_EXERCISE DETAILS_. Of the lines listed below, return exactly those that run from the line containing "Rectangle(4 * TYRE_HALF_WIDTH, 2" through the line containing "if empty is", both included.

** begin COLLECTED MATERIAL **

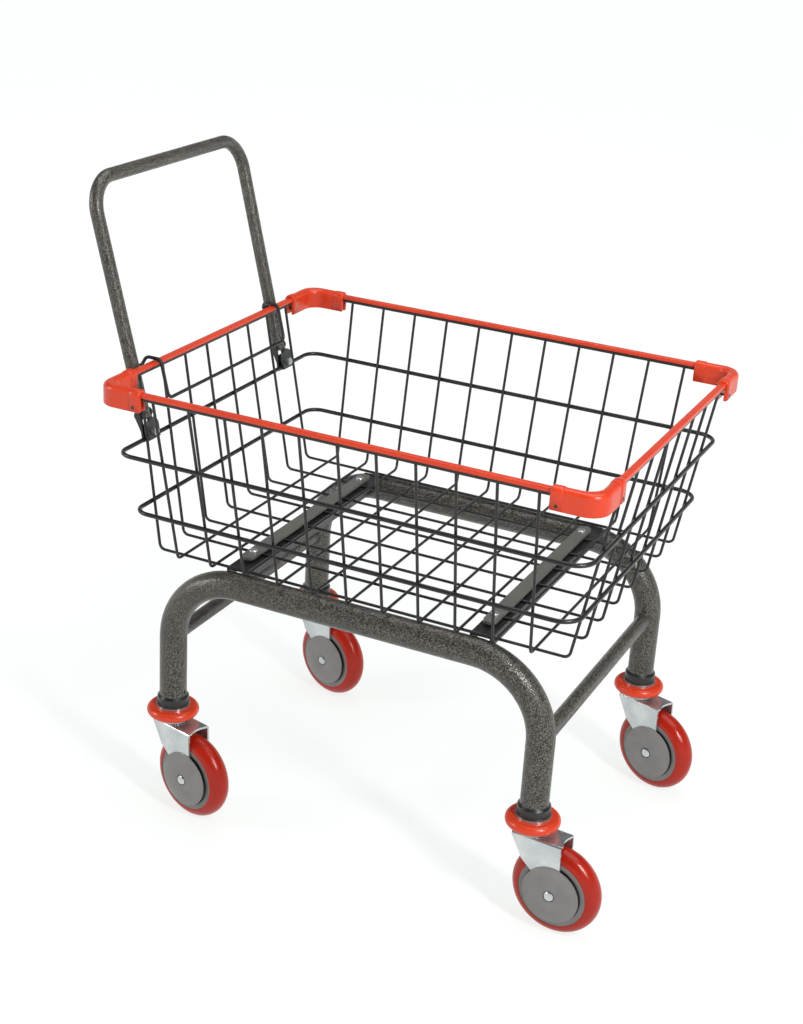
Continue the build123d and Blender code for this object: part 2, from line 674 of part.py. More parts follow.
pin_head_r, pin_head_height = PIN_HEAD
with BuildPart() as pivot_pins:
    for side in (-1, 1):
        with BuildSketch(side_plane(side * pivot_y)):
            with Locations((pivot_x, pivot_z)):
                Circle(PIN_R)
        extrude(amount=ear_half + pin_head_height, both=True)
        for face in (-1, 1):
            with BuildSketch(side_plane(side * pivot_y - face * ear_half)):
                with Locations((pivot_x, pivot_z)):
                    Circle(pin_head_r)
            extrude(amount=face * pin_head_height)
pivot_pins.part.label = "pivot_pins"
export_step(pivot_pins.part, "parts/pivot_pins.step")

with BuildPart() as handle_bail:
    with BuildLine(level_plane(0)) as path:
        FilletPolyline(
            *[(x, -y, z) for x, y, z in BAIL_ROUTE],
            *reversed(BAIL_ROUTE),
            radius=(*BAIL_BENDS, *reversed(BAIL_BENDS)),
        )
    with BuildSketch(Plane(origin=path.line @ 0, z_dir=path.line % 0)):
        Circle(BAIL_R)
    sweep()
handle_bail.part.label = "handle_bail"
export_step(handle_bail.part, "parts/handle_bail.step")


# ---------------------------------------------------------------- casters
def leg_point(end, side, z):
    """Point on a leg's axis at height z."""
    return (WHEELBASE_X + end * LEG_X, side * FRAME_Y, z)


def heading_vectors(heading):
    """Unit vectors along a caster's trail and along its axle, the axle one pointing to the pusher's right."""
    trail = (cos(radians(heading)), sin(radians(heading)), 0)
    axle = (sin(radians(heading)), -cos(radians(heading)), 0)
    return trail, axle


def wheel_centre(end, side, heading):
    """Middle of a caster's wheel."""
    trail, _ = heading_vectors(heading)
    x, y, _ = leg_point(end, side, 0)
    return (x + TRAIL * trail[0], y + TRAIL * trail[1], WHEEL_R)


def caster_side_plane(end, side, heading):
    """Upright plane through a caster's swivel axis; local x runs along the trail, local y is height."""
    trail, axle = heading_vectors(heading)
    return Plane(origin=leg_point(end, side, 0), x_dir=trail, z_dir=axle)


def wheel_section_plane(end, side, heading):
    """Upright plane through the axle; local x runs along the axle, local y out along the radius."""
    trail, axle = heading_vectors(heading)
    return Plane(origin=wheel_centre(end, side, heading), x_dir=axle, z_dir=tuple(-part for part in trail))


def axle_axis(end, side, heading):
    """A caster's wheel axis."""
    _, axle = heading_vectors(heading)
    return Axis(wheel_centre(end, side, heading), axle)


with BuildPart() as caster_stems:
    for _, end, side, _ in CASTERS:
        with BuildSketch(side_plane(side * FRAME_Y)):
            with Locations((end * LEG_X, 0)):
                Polygon(
                    (0, STEM_HEAD_Z[0]),
                    (STEM_HEAD_R, STEM_HEAD_Z[0]),
                    (STEM_HEAD_R, STEM_HEAD_Z[1]),
                    (STEM_R, STEM_HEAD_Z[1]),
                    (STEM_R, RACE_Z[0]),
                    (RACE_R - RACE_CHAMFER, RACE_Z[0]),
                    (RACE_R, RACE_Z[0] + RACE_CHAMFER),
                    (RACE_R - RACE_CHAMFER, RACE_Z[1] - RACE_CHAMFER),
                    (RACE_CROWN_R, RACE_Z[1]),
                    (STEM_R, RACE_Z[1]),
                    (STEM_R, SOCKET_TOP_Z),
                    (0, SOCKET_TOP_Z),
                    align=None,
                )
        revolve(axis=Axis(leg_point(end, side, 0), (0, 0, 1)))
caster_stems.part.label = "caster_stems"
export_step(caster_stems.part, "parts/caster_stems.step")

with BuildPart() as caster_washers:
    with BuildSketch(level_plane(RING_BUMPER_Z[1])):
        with Locations(*[(end * LEG_X, side * FRAME_Y) for _, end, side, _ in CASTERS]):
            Circle(WASHER_R)
            Circle(STEM_R + FIT, mode=Mode.SUBTRACT)
    extrude(amount=SOCKET_BOTTOM_Z - RING_BUMPER_Z[1])
caster_washers.part.label = "caster_washers"
export_step(caster_washers.part, "parts/caster_washers.step")

ring_half = (RING_BUMPER_Z[1] - RING_BUMPER_Z[0]) / 2
ring_middle = (RING_BUMPER_Z[1] + RING_BUMPER_Z[0]) / 2
fork_inner_half = FORK_HALF_WIDTH - FORK_WALL
cover_inside = FORK_HALF_WIDTH + FIT
cheek_front, cheek_rear, cheek_throat = FORK_CHEEK
axle_nut_r, axle_nut_height = AXLE_NUT
for name, end, side, heading in CASTERS:
    caster = (end, side, heading)
    with BuildPart() as ring_bumper:
        with BuildSketch(side_plane(side * FRAME_Y)):
            with Locations((end * LEG_X, ring_middle)):
                with Locations((RING_BUMPER_R - ring_half, 0)):
                    Circle(ring_half)
                Rectangle(RING_BUMPER_R - ring_half, 2 * ring_half, align=(Align.MIN, Align.CENTER))
                Rectangle(
                    STEM_R + FIT,
                    2 * ring_half,
                    align=(Align.MIN, Align.CENTER),
                    mode=Mode.SUBTRACT,
                )
        revolve(axis=Axis(leg_point(end, side, 0), (0, 0, 1)))
    ring_bumper.part.label = f"{name}_ring_bumper"
    export_step(ring_bumper.part, f"parts/{name}_ring_bumper.step")

    with BuildPart() as fork:
        with BuildSketch(caster_side_plane(*caster)):
            Polygon(
                (FORK_BACK, FORK_TOP_Z),
                (FORK_FRONT, FORK_TOP_Z),
                cheek_front,
                (TRAIL + FORK_BOSS_R, WHEEL_R),
                (TRAIL + FORK_BOSS_REAR[0], WHEEL_R + FORK_BOSS_REAR[1]),
                cheek_rear,
                cheek_throat,
                (FORK_BACK, FORK_TOP_Z - FORK_EDGE_R),
                align=None,
            )
            with Locations((TRAIL, WHEEL_R)):
                Circle(FORK_BOSS_R)
        extrude(amount=FORK_HALF_WIDTH, both=True)
        top_edges = fork.faces().sort_by(Axis.Z)[-1].edges().sort_by(SortBy.LENGTH)[-2:]
        fillet(top_edges, FORK_EDGE_R)
        with BuildSketch(caster_side_plane(*caster)):
            with Locations((TRAIL, FORK_TOP_Z - FORK_WALL)):
                Rectangle(3 * WHEEL_R, 2 * WHEEL_R, align=(Align.CENTER, Align.MAX))
        extrude(amount=fork_inner_half, both=True, mode=Mode.SUBTRACT)
        with BuildSketch(caster_side_plane(*caster)):
            with Locations((TRAIL, WHEEL_R)):
                Circle(AXLE_R + FIT)
        extrude(amount=FORK_HALF_WIDTH, both=True, mode=Mode.SUBTRACT)
        stem_plane = Plane(origin=leg_point(end, side, FORK_TOP_Z), x_dir=heading_vectors(heading)[0])
        with BuildSketch(stem_plane):
            Circle(STEM_R + RUNNING_CLEARANCE)
            with Locations((FORK_FRONT - FORK_SCALLOP_DEPTH + FORK_SCALLOP_R, 0)):
                Circle(FORK_SCALLOP_R)
        extrude(amount=-FORK_WALL, mode=Mode.SUBTRACT)
    fork.part.label = f"{name}_fork"
    export_step(fork.part, f"parts/{name}_fork.step")

    with BuildPart() as axle:
        with BuildSketch(wheel_section_plane(*caster)):
            with BuildLine():
                Polyline(
                    (-COVER_RECESS - axle_nut_height - SCREW_TAIL, 0),
                    (-COVER_RECESS - axle_nut_height - SCREW_TAIL, AXLE_R),
                    (COVER_RECESS, AXLE_R),
                    (COVER_RECESS, AXLE_HEAD_R),
                    (AXLE_HEAD_TOP - AXLE_HEAD_CHAMFER, AXLE_HEAD_R),
                    (AXLE_HEAD_TOP, AXLE_HEAD_R - AXLE_HEAD_CHAMFER),
                    (AXLE_HEAD_TOP, 0),
                    close=True,
                )
            make_face()
            with Locations((0, AXLE_R + FIT)):
                Rectangle(
                    2 * fork_inner_half - 2 * FIT,
                    SLEEVE_R - AXLE_R - FIT,
                    align=(Align.CENTER, Align.MIN),
                )
        revolve(axis=axle_axis(*caster))
        with BuildSketch(caster_side_plane(*caster).offset(-COVER_RECESS)):
            with Locations((TRAIL, WHEEL_R)):
                RegularPolygon(axle_nut_r, 6)
                Circle(AXLE_R + FIT, mode=Mode.SUBTRACT)
        extrude(amount=-axle_nut_height)
    axle.part.label = f"{name}_axle"
    export_step(axle.part, f"parts/{name}_axle.step")

    with BuildPart() as wheel_covers:
        with BuildSketch(wheel_section_plane(*caster)):
            with BuildLine():
                Polyline(
                    (cover_inside, COVER_R),
                    (cover_inside, AXLE_R + FIT),
                    (COVER_RECESS, AXLE_R + FIT),
                    (COVER_RECESS, COVER_RECESS_R),
                    (COVER_TOP, COVER_RECESS_R),
                )
                ThreePointArc(
                    (COVER_TOP, COVER_RECESS_R),
                    (COVER_TOP - COVER_DISH, COVER_SHOULDER_R),
                    (cover_inside + COVER_LIP, COVER_R),
                )
                Line((cover_inside + COVER_LIP, COVER_R), (cover_inside, COVER_R))
            make_face()
        revolve(axis=axle_axis(*caster))
        mirror(about=caster_side_plane(*caster))
    wheel_covers.part.label = f"{name}_wheel_covers"
    export_step(wheel_covers.part, f"parts/{name}_wheel_covers.step")

    with BuildPart() as wheel_core:
        with BuildSketch(wheel_section_plane(*caster)):
            Rectangle(2 * CORE_HALF_WIDTH, CORE_HUB_R, align=(Align.CENTER, Align.MIN))
            Rectangle(CORE_WEB, CORE_R, align=(Align.CENTER, Align.MIN))
            with Locations((0, CORE_R)):
                Rectangle(2 * CORE_HALF_WIDTH, CORE_RIM, align=(Align.CENTER, Align.MAX))
            Rectangle(2 * CORE_HALF_WIDTH, CORE_BORE_R, align=(Align.CENTER, Align.MIN), mode=Mode.SUBTRACT)
            for face in (Align.MIN, Align.MAX):
                with Locations((CORE_HALF_WIDTH * (1 if face == Align.MAX else -1), 0)):
                    Rectangle(BEARING_WIDTH, BEARING_R, align=(face, Align.MIN), mode=Mode.SUBTRACT)
        revolve(axis=axle_axis(*caster))
    wheel_core.part.label = f"{name}_wheel_core"
    export_step(wheel_core.part, f"parts/{name}_wheel_core.step")

    with BuildPart() as bearings:
        with BuildSketch(wheel_section_plane(*caster)):
            for face in (-1, 1):
                with Locations((face * (CORE_HALF_WIDTH - BEARING_WIDTH / 2), SLEEVE_R + RUNNING_CLEARANCE)):
                    Rectangle(
                        BEARING_WIDTH - 2 * FIT,
                        BEARING_R - FIT - SLEEVE_R - RUNNING_CLEARANCE,
                        align=(Align.CENTER, Align.MIN),
                    )
        revolve(axis=axle_axis(*caster))
    bearings.part.label = f"{name}_bearings"
    export_step(bearings.part, f"parts/{name}_bearings.step")

    with BuildPart() as tyre:
        with BuildSketch(wheel_section_plane(*caster)):
            with Locations((0, WHEEL_R - TYRE_HALF_WIDTH)):
                Circle(TYRE_HALF_WIDTH)
            Rectangle(4 * TYRE_HALF_WIDTH, 2 * (CORE_R + FIT), mode=Mode.SUBTRACT)
        revolve(axis=axle_axis(*caster))
    tyre.part.label = f"{name}_tyre"
    export_step(tyre.part, f"parts/{name}_tyre.step")
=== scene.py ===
"""Looks of the shopping cart: materials, fine detail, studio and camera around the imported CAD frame."""
import json
from math import cos, pi, radians, sin

import bmesh
import bpy
from mathutils import Matrix, Vector


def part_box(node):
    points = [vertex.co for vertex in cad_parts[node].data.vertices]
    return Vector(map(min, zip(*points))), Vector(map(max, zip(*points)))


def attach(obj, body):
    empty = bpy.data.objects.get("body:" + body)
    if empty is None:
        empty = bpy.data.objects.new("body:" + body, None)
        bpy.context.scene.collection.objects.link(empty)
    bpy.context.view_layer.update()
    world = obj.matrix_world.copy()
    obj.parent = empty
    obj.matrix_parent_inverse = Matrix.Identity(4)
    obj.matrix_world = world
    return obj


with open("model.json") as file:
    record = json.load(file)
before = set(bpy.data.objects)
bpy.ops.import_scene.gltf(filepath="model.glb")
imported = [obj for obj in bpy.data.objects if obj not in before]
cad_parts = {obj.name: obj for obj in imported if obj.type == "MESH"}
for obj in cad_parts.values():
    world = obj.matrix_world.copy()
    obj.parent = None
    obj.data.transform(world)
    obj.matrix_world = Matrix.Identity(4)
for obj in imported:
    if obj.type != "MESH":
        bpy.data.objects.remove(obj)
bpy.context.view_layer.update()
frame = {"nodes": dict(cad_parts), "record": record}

MM = 0.001
NODES = frame["nodes"]
SLOT_OF_NODE = {entry["node"]: entry["material_slot"] for entry in frame["record"]["subparts"]}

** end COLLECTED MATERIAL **

_SOLUTION FOR THIS EXERCISE_.
            Rectangle(4 * TYRE_HALF_WIDTH, 2 * (CORE_R + FIT), mode=Mode.SUBTRACT)
        revolve(axis=axle_axis(*caster))
    tyre.part.label = f"{name}_tyre"
    export_step(tyre.part, f"parts/{name}_tyre.step")
=== scene.py ===
"""Looks of the shopping cart: materials, fine detail, studio and camera around the imported CAD frame."""
import json
from math import cos, pi, radians, sin

import bmesh
import bpy
from mathutils import Matrix, Vector


def part_box(node):
    points = [vertex.co for vertex in cad_parts[node].data.vertices]
    return Vector(map(min, zip(*points))), Vector(map(max, zip(*points)))


def attach(obj, body):
    empty = bpy.data.objects.get("body:" + body)
    if empty is None:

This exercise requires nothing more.